■ **REQUIREMENTS**
Up to and including the line with "return np.array([x, y, z])", reproduce the listing below exactly, beginning at its first line.

■ **DATASET EXTRACT**
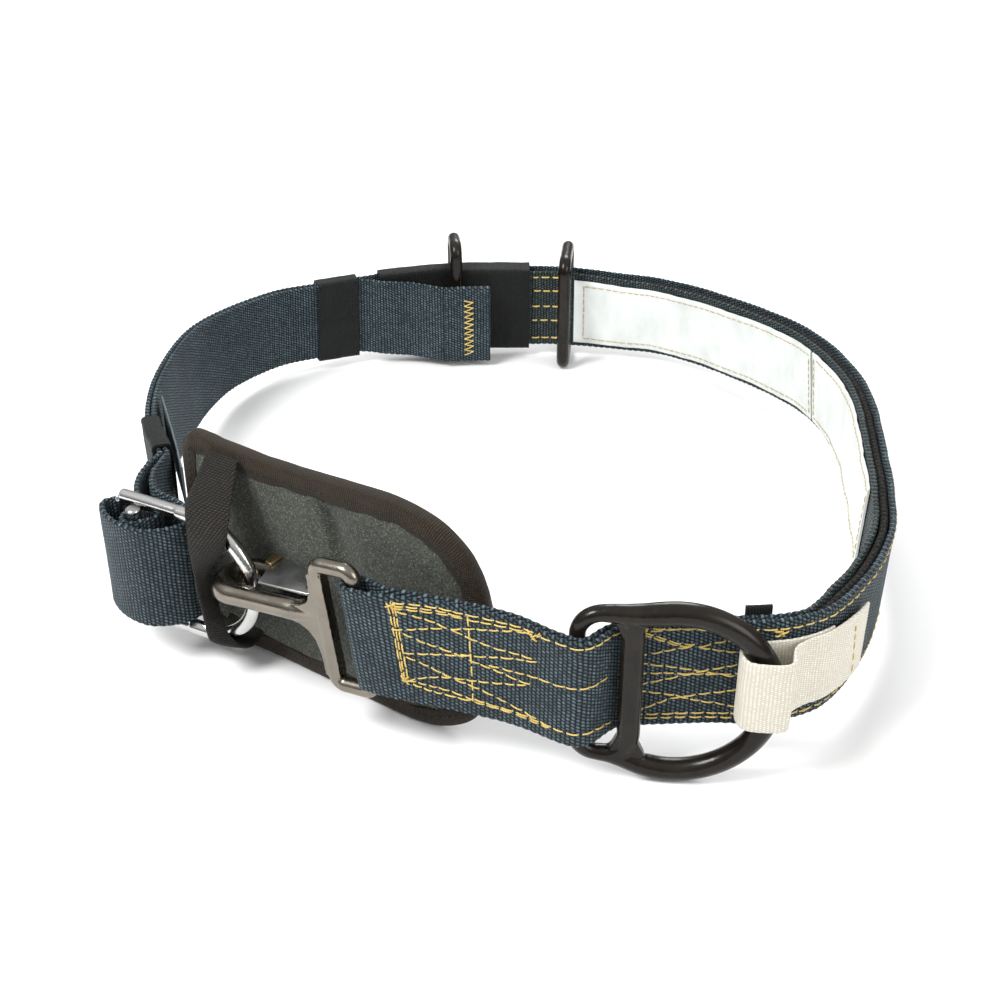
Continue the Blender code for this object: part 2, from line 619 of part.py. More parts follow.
def pad_pieces(felt_finish, binding_finish, strap_finish):
    """The felt pad, its bound edge and the strap that holds it to the buckle."""
    rows = spline(np.array(PAD), 12.0, 1)
    along = unit(np.gradient(rows[:, :2], axis=0))
    side = np.stack([-along[:, 1], along[:, 0]], 1)
    place = np.concatenate([[0], np.cumsum(np.linalg.norm(np.diff(rows[:, :2], axis=0), axis=1))])
    outline = np.vstack([np.stack([place, rows[:, 2]], 1), np.stack([place, rows[:, 3]], 1)[::-1]])

    def bent(u, z, w):
        x = np.interp(u, place, rows[:, 0]) + w * np.interp(u, place, side[:, 0])
        y = np.interp(u, place, rows[:, 1]) + w * np.interp(u, place, side[:, 1])
        return np.array([x, y, z])

    edge = np.roll(outline, -1, axis=0) - np.roll(outline, 1, axis=0)
    inward = unit(np.stack([-edge[:, 1], edge[:, 0]], 1))
    step = BINDING_WALL + GAP
    rim = [bent(u + du * step, z + dz * step, 0.0) for (u, z), (du, dz) in zip(outline, inward)]
    slab("pad_felt", np.stack([rim[: len(rows)], rim[: len(rows) - 1 : -1]], 1), PAD_THICK, felt_finish)
    inner = PAD_THICK / 2 + GAP
    outer = inner + BINDING_WALL
    section = (
        (0.0, -outer),
        (BINDING_WIDTH, -outer),
        (BINDING_WIDTH, -inner),
        (BINDING_WALL, -inner),
        (BINDING_WALL, inner),
        (BINDING_WIDTH, inner),
        (BINDING_WIDTH, outer),
        (0.0, outer),
    )
    points = [bent(u + du * s, z + dz * s, w) for (u, z), (du, dz) in zip(outline, inward) for s, w in section]
    mesh_object("pad_binding", centred(points), grid_faces(len(outline), 8, True), binding_finish)
    slab("pad_strap", spline_sheet(PAD_STRAP), 1.6, strap_finish)


def spline_sheet(rows):
    """A sheet of left, middle and right points along a strap, smoothed along its length."""
    fine = spline(np.array([[*left, *middle, *right] for left, middle, right in rows]), 9.0, 2)
    return fine.reshape(len(fine), 3, 3)


def slab(name, grid, thick, finish):
    """A soft sheet of this thickness whose middle is the grid of points."""
    grid = np.asarray(grid, float)
    normal = unit(np.cross(np.gradient(grid, axis=0), np.gradient(grid, axis=1)))
    rows, columns = grid.shape[:2]
    front, back = grid + normal * thick / 2, grid - normal * thick / 2
    rings = np.concatenate([front, back[:, ::-1]], axis=1)
    return mesh_object(name, centred(rings.reshape(-1, 3)), sheet_faces(rows, columns), finish)


def sheet_faces(rows, columns):
    """The long faces of a slab as quads, and its two ends as quads across the thickness."""
    around = 2 * columns
    faces = grid_faces(rows, around)[:-2]
    for first in (0, (rows - 1) * around):
        for j in range(columns - 1):
            faces.append((first + j, first + j + 1, first + around - 2 - j, first + around - 1 - j))
    return faces


def stow_strap(waist, finish):
    """The cream tape: sewn to the belt's outer face, round the D-ring's eye and back to its end."""
    start = waist.mark["ring right"]
    under, up_under = waist.edge(waist.stretch(start + 14, start - 6), 0.9, 8.0)
    over, up_over = waist.edge(waist.stretch(start + 3, start + 29), 2.5, 8.0)
    middle = np.column_stack([np.array(STOW_TURN), np.full(len(STOW_TURN), STOW_LOW)])
    lower = np.vstack([under, middle, over])
    upward = np.vstack([up_under, np.tile([0.0, 0.0, 1.0], (len(middle), 1)), up_over])
    ribbon("stow_strap", lower, upward, STOW_WIDTH, 1.2, finish)


def main():
    clear_scene()
    web = material("webbing", (0.03, 0.045, 0.06), 0.75)
    dark_web = material("dark_webbing", (0.03, 0.032, 0.03), 0.85)
    core = material("core", (0.01, 0.01, 0.01), 0.9)
    felt = material("felt", (0.08, 0.09, 0.08), 0.95)
    binding = material("binding", (0.045, 0.035, 0.028), 0.85)
    label = material("label_vinyl", (0.78, 0.8, 0.78), 0.4)
    tape = material("cream_tape", (0.72, 0.7, 0.62), 0.7)
    satin = material("satin_steel", (0.55, 0.52, 0.48), 0.35, 1.0)
    bright = material("bright_steel", (0.75, 0.75, 0.76), 0.15, 1.0)
    black_steel = material("dark_steel", (0.05, 0.045, 0.04), 0.3, 1.0)

    waist = Waist(WAIST)
    hook = empty("hook_place", HOOK_PLACE, HOOK_TURN)
    front_webbing(waist, hook, web)
    adjusting_webbing(waist, web)
    right_layers(waist, web, core, label)
    sleeves(waist, dark_web, web)
    back_ring("ring_back_right", waist, waist.mark["ring two"], 3.9, -0.16, 30.0, black_steel)
    back_ring("ring_back_left", waist, waist.mark["ring one"], 3.9, 5.0, 18.5, black_steel)
    hook_pieces(hook, satin, bright)
    d_ring(empty("ring_place", RING_PLACE, (0, 0, RING_TURN)), black_steel)
    buckle_pieces(empty("buckle_place", BUCKLE_PLACE, (0, 0, BUCKLE_TURN)), bright)
    pad_pieces(felt, binding, dark_web)
    stow_strap(waist, tape)
    lower = np.array(CARD)
    ribbon("card", lower, np.tile([0.0, 0.0, 1.0], (len(lower), 1)), 20.0, 0.8, tape)


main()
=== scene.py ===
"""The escape belt's looks: webbing, stitching, felt, vinyl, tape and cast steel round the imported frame.

Tables and lengths are in millimetres; points become metres, in the frame's axes, when a mesh is made.
The waist table follows the outer face of the webbing, anticlockwise from the snap hook: "low" is the
height of its lower edge and "lean" how far its top tips outwards, in degrees. A place on the belt is
a distance along that path and a height above its lower edge, and an offset is measured outwards.
"""

import math

import bmesh
import bpy
import numpy as np
from mathutils import Euler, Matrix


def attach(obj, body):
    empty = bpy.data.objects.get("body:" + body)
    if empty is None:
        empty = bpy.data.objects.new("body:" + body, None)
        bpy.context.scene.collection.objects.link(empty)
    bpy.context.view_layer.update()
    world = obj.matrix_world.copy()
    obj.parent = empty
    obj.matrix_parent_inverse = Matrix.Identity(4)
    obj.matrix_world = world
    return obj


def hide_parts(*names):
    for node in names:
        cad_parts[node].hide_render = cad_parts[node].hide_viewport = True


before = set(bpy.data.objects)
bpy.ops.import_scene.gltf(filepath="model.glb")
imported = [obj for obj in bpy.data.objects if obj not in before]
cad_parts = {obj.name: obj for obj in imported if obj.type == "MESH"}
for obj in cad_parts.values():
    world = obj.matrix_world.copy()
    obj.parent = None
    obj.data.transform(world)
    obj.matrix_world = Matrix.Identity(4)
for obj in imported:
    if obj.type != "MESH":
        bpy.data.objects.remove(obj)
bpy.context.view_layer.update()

MM = 0.001
# Where the frame's origin lies in the tables' own axes.
CENTRE = np.array([5.06, 4.56, 0.0])
UP = np.array([0.0, 0.0, 1.0])

WEB_WIDTH = 44.5
WEB_THICK = 2.2
GAP = 0.3
PLY_GAP = 0.5
OUTER_PLY = -WEB_THICK / 2
INNER_PLY = OUTER_PLY - WEB_THICK - PLY_GAP
CORE_THICK = 3.8
LINING_PLY = -WEB_THICK - GAP - CORE_THICK - GAP - WEB_THICK / 2
LABEL_THICK = 0.9
LABEL_PLY = LINING_PLY - WEB_THICK / 2 - 0.35 - LABEL_THICK / 2
LABEL_MARGIN = 3.0
# The webbing's ribs: how far apart they lie, and how many points cross it.
RIB = 3.2
WEB_COLUMNS = 14
SLEEVE_WALL = 1.2
SLEEVE_CORNER = 2.0
CREASE_DEPTH = 0.55
CREASE_HALF_WIDTH = 1.1
# Where along the belt the webbing stops leaning with the hook's bar: start and length of the change.
LEAN_START = 8.0
LEAN_LENGTH = 22.0
# How far the stitches shift along the belt where it leans with the hook's bar.
LEAN_SHIFT = 4.6

# Columns: place, x, y, low, lean
WAIST = (
    ("hook bar", -49.0, -157.5, 26.1, -3.0),
    ("", -22.0, -164.0, 24.5, -3.0),
    ("", 2.0, -169.5, 22.0, -2.0),
    ("", 17.0, -176.0, 19.9, -0.5),
    ("", 26.0, -179.2, 19.0, 0.0),
    ("", 32.0, -177.2, 18.7, 0.0),
    ("", 37.0, -172.0, 18.5, 0.0),
    ("", 42.5, -167.8, 18.5, 0.0),
    ("", 50.0, -167.2, 19.0, 0.0),
    ("", 68.0, -167.4, 20.0, 0.0),
    ("", 90.0, -167.8, 20.5, 0.0),
    ("ring right", 104.0, -165.2, 20.5, 0.0),
    ("", 117.0, -157.0, 20.0, 0.0),
    ("", 133.0, -135.0, 18.5, 1.0),
    ("", 148.0, -103.0, 17.0, 2.0),
    ("label front", 156.0, -68.0, 15.5, 2.0),
    ("", 162.0, -30.0, 14.0, 1.0),
    ("", 166.5, 8.0, 12.5, 1.0),
    ("", 169.0, 40.0, 11.5, -2.0),
    ("label seam", 165.5, 80.0, 10.5, -7.0),
    ("", 151.0, 113.0, 9.5, -8.0),
    ("", 121.0, 150.0, 8.5, -10.0),
    ("", 93.5, 172.5, 8.0, -11.0),
    ("", 67.5, 181.0, 7.5, -9.0),
    ("ring two", 37.0, 186.0, 7.5, -5.0),
    ("sleeve right", 16.0, 186.5, 7.5, -4.0),
    ("ring one", -25.0, 185.0, 7.5, -3.0),
    ("sleeve left", -61.0, 178.5, 7.5, -5.0),
    ("keeper start", -75.0, 174.0, 7.5, -6.0),
    ("keeper end", -101.0, 163.0, 8.0, -7.0),
    ("", -122.0, 149.0, 9.0, -6.0),
    ("", -141.5, 121.0, 10.5, -3.0),
    ("", -150.5, 90.0, 12.0, 4.0),
    ("", -154.5, 55.0, 13.5, 5.0),
    ("", -155.0, 20.0, 15.0, 4.0),
    ("band start", -151.0, -14.0, 16.5, 2.0),
    ("buckle run", -141.0, -45.0, 18.0, 0.0),
)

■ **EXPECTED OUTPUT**
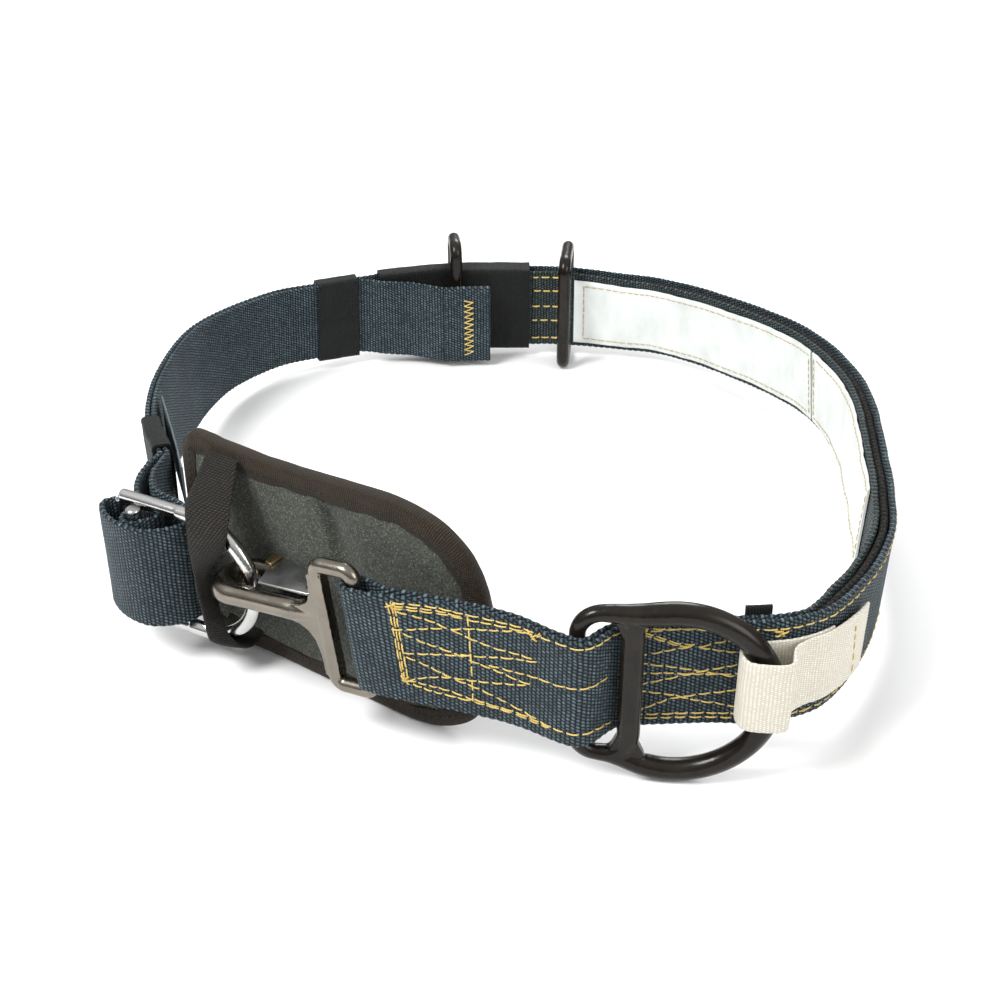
Continue the Blender code for this object: part 2, from line 619 of part.py. More parts follow.
def pad_pieces(felt_finish, binding_finish, strap_finish):
    """The felt pad, its bound edge and the strap that holds it to the buckle."""
    rows = spline(np.array(PAD), 12.0, 1)
    along = unit(np.gradient(rows[:, :2], axis=0))
    side = np.stack([-along[:, 1], along[:, 0]], 1)
    place = np.concatenate([[0], np.cumsum(np.linalg.norm(np.diff(rows[:, :2], axis=0), axis=1))])
    outline = np.vstack([np.stack([place, rows[:, 2]], 1), np.stack([place, rows[:, 3]], 1)[::-1]])

    def bent(u, z, w):
        x = np.interp(u, place, rows[:, 0]) + w * np.interp(u, place, side[:, 0])
        y = np.interp(u, place, rows[:, 1]) + w * np.interp(u, place, side[:, 1])
        return np.array([x, y, z])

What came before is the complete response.